Previously I used Mint to track my finances across all my accounts. When it shut down, my dad moved to Monarch, which inspired me to find a replacement as well.

My main priorities were privacy and control. Though it takes more effort to ledger manually, I’m no longer relying on some corporation that could disappear and take their service with them. Since my finances are congregated in my hands, my financial habits are much more private (well, as private as they can be without going the Monero and cash only route). Also being text based, I get much more control granted by the ability to write scripts that automatically add entries and integrate with my environment.

Biggest downside, which I’m mostly over now that I’m used to it, is that there isn’t any pretty eyecandy visualizations, like pie charts or line graphs to generate reports with. There is gnuplot functionality, but I’ve found it to be limited (more likely I didn’t spend enough time figuring it out).

hledger might have more features, but I find it difficult to justify installing dozens of Haskell dependencies for a single program.

Directory layout

~/ledger
    accounts
    commodities
    prices
    transactions.ledger

My accounts file is used to keep a list of “categories” for my assets, income, expenses, etc. I have my configuration file set up such that any account that isn’t explicitly listed in this file will cause an error when generating ledger reports.

commodities is similar to accounts, rather it keeps track of which symbols are legal in my ledger, to prevent typos like VLVXV when I meant VLXVX. Also whitelists USD, JPY, and other currencies.

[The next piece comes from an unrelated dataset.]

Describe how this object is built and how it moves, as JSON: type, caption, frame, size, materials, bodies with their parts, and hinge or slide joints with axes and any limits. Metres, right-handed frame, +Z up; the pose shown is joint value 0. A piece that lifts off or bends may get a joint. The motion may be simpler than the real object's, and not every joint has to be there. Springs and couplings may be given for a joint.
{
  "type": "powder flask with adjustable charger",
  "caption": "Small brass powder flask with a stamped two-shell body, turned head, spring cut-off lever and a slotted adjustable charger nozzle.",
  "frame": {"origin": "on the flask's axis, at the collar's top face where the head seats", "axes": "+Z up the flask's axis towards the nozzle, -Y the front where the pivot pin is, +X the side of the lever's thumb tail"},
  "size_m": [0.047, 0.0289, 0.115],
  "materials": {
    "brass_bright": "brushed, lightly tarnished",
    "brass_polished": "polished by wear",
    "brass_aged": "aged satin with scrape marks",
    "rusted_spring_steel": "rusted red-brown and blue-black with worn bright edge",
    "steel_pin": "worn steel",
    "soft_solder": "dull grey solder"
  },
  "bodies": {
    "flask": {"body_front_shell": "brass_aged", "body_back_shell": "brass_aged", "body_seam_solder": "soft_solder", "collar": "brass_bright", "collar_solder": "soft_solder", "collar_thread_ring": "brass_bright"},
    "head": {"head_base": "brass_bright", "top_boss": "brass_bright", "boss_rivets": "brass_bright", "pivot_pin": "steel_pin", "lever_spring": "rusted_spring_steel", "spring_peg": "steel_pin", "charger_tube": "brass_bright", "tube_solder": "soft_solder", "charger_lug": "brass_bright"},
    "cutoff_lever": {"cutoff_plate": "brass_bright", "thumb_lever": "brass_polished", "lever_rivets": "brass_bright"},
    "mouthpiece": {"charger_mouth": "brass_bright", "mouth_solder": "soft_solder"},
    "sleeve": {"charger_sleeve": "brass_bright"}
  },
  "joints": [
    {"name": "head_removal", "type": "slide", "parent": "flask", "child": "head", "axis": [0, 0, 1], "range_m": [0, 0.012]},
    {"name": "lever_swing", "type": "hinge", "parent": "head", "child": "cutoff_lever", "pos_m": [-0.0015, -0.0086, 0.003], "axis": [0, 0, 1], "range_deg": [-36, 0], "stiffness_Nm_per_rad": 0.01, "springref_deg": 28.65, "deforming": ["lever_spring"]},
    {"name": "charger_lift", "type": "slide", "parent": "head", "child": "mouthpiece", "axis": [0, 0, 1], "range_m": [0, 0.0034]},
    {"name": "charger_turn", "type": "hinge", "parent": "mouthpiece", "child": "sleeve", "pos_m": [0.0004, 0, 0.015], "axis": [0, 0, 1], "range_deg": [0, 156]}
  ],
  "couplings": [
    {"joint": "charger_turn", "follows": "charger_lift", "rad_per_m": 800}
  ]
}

prices exists to track the value of various symbols. Manually updating this is a pita so I set up a nightly cron job in tandem with a python script which queries AlphaVantage’s API for a list of symbols, and appends them to this file in a Ledger friendly way.

Get my script

If you choose to use it, dont forget to set the LEDGER_PRICE_DB environment variable to the path of your price file. Oh, and the API key is unwisely stored in a variable. My cron job defines it in the same line:

0 0 * * * LEDGER_PRICE_DB=$HOME/ledger/prices python $HOME/.scripts/update_ledger_prices.py

Lastly, transactions.ledger is the ledger. I have set up a few cron jobs to automatically add uncleared transactions for various recurring bills. Which once I verify/acknowledge them, I’ll change their status to cleared.

printf "\n<date>   <payee>\n\t<account>\t x.xx USD\n\t<account> " >> ~/ledger/transactions.ledger

Favorite reports:

To simply show net worth:

$ ledger b Assets Liabilities

Shows a high level overview of Expenses and Income on a month-by-month basis.

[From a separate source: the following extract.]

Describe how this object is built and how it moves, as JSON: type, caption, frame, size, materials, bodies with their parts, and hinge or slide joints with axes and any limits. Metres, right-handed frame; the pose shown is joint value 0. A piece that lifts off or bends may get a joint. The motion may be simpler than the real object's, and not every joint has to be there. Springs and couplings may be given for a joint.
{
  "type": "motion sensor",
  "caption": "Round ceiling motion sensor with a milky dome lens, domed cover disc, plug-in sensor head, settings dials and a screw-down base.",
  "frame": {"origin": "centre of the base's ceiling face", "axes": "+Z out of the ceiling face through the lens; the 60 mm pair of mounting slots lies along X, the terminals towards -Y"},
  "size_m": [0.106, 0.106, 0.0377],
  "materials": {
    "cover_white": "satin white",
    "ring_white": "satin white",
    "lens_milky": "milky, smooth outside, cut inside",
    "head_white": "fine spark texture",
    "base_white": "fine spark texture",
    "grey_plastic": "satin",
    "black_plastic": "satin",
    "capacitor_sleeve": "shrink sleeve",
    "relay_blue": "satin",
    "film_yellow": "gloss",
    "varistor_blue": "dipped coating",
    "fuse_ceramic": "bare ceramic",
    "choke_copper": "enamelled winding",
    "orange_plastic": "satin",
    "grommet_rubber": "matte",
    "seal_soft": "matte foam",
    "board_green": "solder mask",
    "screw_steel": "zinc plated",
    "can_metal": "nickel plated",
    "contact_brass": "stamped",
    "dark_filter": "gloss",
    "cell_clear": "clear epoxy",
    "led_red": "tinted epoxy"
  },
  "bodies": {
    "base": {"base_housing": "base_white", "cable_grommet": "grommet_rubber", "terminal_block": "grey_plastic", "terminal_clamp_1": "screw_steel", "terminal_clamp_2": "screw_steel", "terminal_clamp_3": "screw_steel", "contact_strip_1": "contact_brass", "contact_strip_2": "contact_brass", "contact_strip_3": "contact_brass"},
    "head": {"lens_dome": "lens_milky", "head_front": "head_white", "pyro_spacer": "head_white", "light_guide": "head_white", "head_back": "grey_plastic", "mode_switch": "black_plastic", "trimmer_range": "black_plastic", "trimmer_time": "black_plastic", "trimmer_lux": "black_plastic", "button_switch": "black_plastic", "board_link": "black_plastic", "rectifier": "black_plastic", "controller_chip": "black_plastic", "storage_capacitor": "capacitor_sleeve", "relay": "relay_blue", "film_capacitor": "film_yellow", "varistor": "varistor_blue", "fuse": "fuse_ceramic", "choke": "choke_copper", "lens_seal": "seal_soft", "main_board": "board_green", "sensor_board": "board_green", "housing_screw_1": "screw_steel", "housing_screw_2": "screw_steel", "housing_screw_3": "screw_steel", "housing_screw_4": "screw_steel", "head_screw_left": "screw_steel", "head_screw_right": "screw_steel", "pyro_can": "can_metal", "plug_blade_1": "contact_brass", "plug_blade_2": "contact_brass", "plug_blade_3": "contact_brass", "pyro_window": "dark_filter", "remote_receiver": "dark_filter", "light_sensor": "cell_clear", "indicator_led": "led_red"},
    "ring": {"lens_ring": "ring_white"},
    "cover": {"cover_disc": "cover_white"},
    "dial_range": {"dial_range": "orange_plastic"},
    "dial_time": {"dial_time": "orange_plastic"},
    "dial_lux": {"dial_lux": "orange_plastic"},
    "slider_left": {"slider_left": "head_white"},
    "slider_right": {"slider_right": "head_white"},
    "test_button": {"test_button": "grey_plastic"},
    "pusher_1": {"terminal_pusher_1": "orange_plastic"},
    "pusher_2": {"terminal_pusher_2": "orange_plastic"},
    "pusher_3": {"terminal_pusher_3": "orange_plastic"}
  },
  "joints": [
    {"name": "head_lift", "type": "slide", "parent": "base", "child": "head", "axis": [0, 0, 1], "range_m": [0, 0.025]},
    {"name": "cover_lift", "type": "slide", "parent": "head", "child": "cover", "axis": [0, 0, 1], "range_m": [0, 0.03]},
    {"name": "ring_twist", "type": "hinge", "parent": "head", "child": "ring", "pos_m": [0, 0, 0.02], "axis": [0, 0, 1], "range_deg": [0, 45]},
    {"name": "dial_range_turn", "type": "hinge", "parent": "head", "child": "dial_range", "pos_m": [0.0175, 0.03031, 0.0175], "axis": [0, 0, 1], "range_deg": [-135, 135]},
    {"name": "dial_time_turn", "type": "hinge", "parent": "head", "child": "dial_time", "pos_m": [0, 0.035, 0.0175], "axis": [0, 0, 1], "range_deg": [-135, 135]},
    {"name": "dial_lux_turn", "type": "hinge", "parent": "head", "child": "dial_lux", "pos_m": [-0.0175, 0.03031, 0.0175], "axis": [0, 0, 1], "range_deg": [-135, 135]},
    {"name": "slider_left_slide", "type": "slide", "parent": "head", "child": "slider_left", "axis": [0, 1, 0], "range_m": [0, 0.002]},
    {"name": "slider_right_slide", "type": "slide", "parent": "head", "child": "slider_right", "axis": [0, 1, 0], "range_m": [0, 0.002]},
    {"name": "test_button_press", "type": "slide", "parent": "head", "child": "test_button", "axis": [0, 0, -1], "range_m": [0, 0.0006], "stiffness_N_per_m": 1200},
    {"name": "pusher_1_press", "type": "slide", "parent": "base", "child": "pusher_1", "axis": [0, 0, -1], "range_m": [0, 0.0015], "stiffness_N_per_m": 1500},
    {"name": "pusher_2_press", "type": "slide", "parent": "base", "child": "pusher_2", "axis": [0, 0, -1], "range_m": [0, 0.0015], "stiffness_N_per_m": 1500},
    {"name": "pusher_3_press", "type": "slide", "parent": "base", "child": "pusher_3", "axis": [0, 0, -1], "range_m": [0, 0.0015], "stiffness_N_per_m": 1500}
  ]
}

$ ledger r Exp Inc --monthly --market --depth 1 

Sometimes I’ll append the --effective flag to get a better idea of how less frequent paid-up-front bills are distributed over following months. Like insurance or my mobile plan.

On most reports I’ll use the --market (-V) flag to translate the current value of my holdings to USD. For accuracy it’s important to keep an up to date list of symbol prices and currency exchange rates.

WM/Workflow integration

I set up a script in my path named transact, which opens and sets my cursor to the bottom of the transactions.ledger file. After exiting my editor, a signal is sent to dwmblocks and/or waybar to refresh the related custom ledger status module(s). (Right now I only have one to sum the overall balance between my all my liability accounts)

#!/bin/sh
nvim + ~/ledger/transactions.ledger
pkill -RTMIN+3 dwmblocks #waybar

A nice discovery I made is that Neovim’s treesitter plugin has support for ledger syntax highlighting.

Read more about ledger here

I reference the manual when I get bored, try to pick up new reporting and organization abilities.